What you need to know:
I am yet to fully grasp the significance and the implications of the recent presidential executive order to transfer ministerial responsibility over the State-owned Kenya Meat Commission (KMC) to the Department of Defence.
With the matter having been taken to court, we can only wait and see how the High Court will interpret the legality or not of what amounts to a brazen attempt at altering a state corporation’s parent ministry by administrative fiat.
Are public assets at risk? That is debateable. But at face value, merely tinkering with the parent ministry’s status of a parastatal should not be a big deal. It is not the same thing as transferring rights over a parastatal to a private party.
Granted, DoD will wield a lot of power over KMC as its parent ministry. But ownership has not changed hands. As I see it, the National Treasury will continue to exercise ownership rights and powers over KMC, including approving its budgets.
The KMC saga is but the latest illustration of the corporate governance mess in which our parastatals find themselves. This is why accountability standards in our parastatal sector remain low.
As a chief executive of a parastatal, you report to multiple people and entities. You have too many bosses.
Under the Act of Parliament that created that parastatal, the CEO reports to, and works directly under, a board of directors. Secondly, you also report to the principal secretary and the Cabinet secretary of the parent ministry. Thirdly, you must report and seek approval and guidance from the National Treasury for any decision. The National Treasury is the legal shareholder.
Office of the President
Fourthly, under the State Corporations Act, the Office of the President can step in at any time and call in the Inspectorate of State Corporations or the Efficiency Monitoring Unit to conduct an abrupt management audit of your operations. Fifth, all state corporations must obey guidelines issued by the State Corporations Advisory Committee, domiciled under the OP.
There is no clear line of command. How do you hold a managing director of a parastatal to account under such a messy and convoluted corporate governance regime?
Worse, parent ministries still pack boards of parastatals with their representative, who sit as ex-officio directors. Which begs the question: How can a parent ministry question decisions by a board of a parastatal in which it is adequately represented. Talk of conflict of interest.
Dead duck
If you look at the change of KMC’s parent ministry against the broader context of the mess, confusion and overlaps in the running of parastatals, the inescapable conclusion is that putting the parastatal under the military is of little consequence.
With its conflicting mandates, KMC is a dead duck. First, it was designed to operate commercially and to make profits. Secondly, it was obligated to subsidise livestock farmers by providing them with a market during the dry seasons.

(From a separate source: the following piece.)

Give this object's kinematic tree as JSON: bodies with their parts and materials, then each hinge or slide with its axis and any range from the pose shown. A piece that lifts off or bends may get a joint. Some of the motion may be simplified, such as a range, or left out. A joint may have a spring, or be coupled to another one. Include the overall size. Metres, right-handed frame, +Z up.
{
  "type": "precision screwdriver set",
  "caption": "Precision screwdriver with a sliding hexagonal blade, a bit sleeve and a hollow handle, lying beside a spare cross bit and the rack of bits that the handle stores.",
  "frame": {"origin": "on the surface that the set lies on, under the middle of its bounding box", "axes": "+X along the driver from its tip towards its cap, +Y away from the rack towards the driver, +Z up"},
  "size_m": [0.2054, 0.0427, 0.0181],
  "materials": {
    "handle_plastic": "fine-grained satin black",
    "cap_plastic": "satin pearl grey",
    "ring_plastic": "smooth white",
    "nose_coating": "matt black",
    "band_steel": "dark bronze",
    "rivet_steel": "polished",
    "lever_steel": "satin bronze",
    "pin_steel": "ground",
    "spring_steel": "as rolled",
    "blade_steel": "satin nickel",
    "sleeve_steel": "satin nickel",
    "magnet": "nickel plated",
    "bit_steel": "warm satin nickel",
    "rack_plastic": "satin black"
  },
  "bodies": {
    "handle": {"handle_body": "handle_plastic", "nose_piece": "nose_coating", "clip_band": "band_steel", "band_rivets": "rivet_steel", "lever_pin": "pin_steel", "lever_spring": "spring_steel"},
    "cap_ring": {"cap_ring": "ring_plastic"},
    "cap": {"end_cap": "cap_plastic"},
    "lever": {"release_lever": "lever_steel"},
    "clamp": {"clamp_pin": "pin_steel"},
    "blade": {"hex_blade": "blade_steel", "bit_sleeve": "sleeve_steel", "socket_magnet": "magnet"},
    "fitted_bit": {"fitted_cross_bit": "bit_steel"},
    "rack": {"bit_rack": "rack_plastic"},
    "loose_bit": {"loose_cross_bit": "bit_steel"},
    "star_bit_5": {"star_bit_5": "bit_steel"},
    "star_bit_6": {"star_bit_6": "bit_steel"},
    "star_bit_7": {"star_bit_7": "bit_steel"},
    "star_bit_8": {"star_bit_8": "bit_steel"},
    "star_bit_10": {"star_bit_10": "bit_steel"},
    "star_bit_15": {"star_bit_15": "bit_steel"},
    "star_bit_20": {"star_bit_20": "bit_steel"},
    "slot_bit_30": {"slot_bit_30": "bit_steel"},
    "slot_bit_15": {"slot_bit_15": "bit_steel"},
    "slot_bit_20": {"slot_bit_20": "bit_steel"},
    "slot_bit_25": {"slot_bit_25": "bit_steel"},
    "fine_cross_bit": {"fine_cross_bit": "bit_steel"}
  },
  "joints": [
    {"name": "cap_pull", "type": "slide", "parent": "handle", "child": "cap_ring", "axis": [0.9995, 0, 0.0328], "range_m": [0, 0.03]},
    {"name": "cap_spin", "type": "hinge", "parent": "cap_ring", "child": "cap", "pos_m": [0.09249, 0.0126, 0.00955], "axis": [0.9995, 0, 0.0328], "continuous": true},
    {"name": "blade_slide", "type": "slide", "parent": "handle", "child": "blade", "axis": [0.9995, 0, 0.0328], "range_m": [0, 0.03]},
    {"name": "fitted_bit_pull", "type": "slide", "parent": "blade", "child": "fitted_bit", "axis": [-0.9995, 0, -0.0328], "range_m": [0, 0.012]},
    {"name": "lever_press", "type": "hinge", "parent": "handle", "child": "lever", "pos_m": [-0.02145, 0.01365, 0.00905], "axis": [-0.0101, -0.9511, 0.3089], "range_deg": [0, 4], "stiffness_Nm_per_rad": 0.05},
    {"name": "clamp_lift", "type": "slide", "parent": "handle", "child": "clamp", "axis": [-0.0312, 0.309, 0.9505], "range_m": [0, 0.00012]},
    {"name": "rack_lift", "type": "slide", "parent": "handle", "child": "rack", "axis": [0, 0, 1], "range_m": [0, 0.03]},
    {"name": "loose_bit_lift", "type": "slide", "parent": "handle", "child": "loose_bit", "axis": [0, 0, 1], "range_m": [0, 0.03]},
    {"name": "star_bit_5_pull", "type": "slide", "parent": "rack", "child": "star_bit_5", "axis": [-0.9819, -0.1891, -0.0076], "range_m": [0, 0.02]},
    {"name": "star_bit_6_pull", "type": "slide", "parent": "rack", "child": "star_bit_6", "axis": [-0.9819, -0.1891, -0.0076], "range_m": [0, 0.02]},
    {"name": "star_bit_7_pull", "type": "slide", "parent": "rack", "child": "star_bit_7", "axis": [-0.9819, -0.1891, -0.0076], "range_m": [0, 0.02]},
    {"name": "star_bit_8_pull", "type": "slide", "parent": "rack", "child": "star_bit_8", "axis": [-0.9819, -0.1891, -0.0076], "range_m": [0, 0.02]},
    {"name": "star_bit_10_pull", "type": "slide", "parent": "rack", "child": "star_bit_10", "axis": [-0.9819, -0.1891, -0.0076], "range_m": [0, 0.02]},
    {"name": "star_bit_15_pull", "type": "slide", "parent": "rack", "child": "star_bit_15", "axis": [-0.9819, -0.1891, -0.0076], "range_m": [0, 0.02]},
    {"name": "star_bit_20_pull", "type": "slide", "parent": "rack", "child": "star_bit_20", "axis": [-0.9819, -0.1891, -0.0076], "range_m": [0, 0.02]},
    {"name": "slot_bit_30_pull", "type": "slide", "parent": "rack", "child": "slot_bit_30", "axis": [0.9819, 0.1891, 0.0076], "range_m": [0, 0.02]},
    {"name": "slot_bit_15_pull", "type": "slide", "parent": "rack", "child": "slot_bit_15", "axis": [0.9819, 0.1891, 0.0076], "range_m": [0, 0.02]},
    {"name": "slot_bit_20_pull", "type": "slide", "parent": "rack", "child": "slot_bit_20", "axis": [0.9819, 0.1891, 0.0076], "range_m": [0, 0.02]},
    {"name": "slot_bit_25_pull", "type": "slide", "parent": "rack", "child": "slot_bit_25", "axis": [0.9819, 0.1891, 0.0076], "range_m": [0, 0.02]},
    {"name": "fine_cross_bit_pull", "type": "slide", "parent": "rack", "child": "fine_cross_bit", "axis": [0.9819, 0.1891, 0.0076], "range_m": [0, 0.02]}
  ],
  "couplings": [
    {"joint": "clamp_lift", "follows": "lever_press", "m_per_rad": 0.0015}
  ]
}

KMC was designed to play the role of buyer of last resort by accepting all animals presented to it. In the past, the company used to own large tracts of holding ground, where it kept and fattened huge herds of cattle, mostly delivered during drought. However, the company’s business model collapsed many years ago, mainly due to theft of its land by the political elite.
I recently came across a February 1995 letter in my archives by a former minister for agriculture and livestock development, Mr Simeon Nyachae, to then-President Daniel arap Moi, pleading for his intervention to recover thousands of acres of KMC land that had been grabbed by the Kamba political elite of the time.
Things had been looking up for KMC because its factory had just undergone a major rehabilitation funded by the Japanese company Mitsubishi Corporation.
Adequate holding grounds
I read in that letter how Nyachae informed Moi that Mitsubishi had agreed to purchase 40 per cent of canned beef from the rehabilitated plant but had expressing its fear that the deal risked being cancelled if KMC did not have adequate holding grounds for animals to be slaughtered. He stressed that the holding ground was critical as KMC was required to have facilities for animal inspection and quarantining of animals found to be in bad health.
Nyachae informed the President that KMC had also lost 3,500 acres to the Nyayo Car project.
I also saw a letter in which Mitsubishi’s local representative, a Mr M. Naguchi, also wrote expressing the view that, for KMC to be commissioned and for it to pass the European veterinary standards for overseas markets, it needed a minimum of 3,500 acres with a permanent source of water.
The point is this: KMC is in the parlous state it is in because its land was stolen by corrupt elites. With the land gone, the business model was ruined, probably permanently. No amount of money pumped into the company will bring back the lucrative export markets it used to have.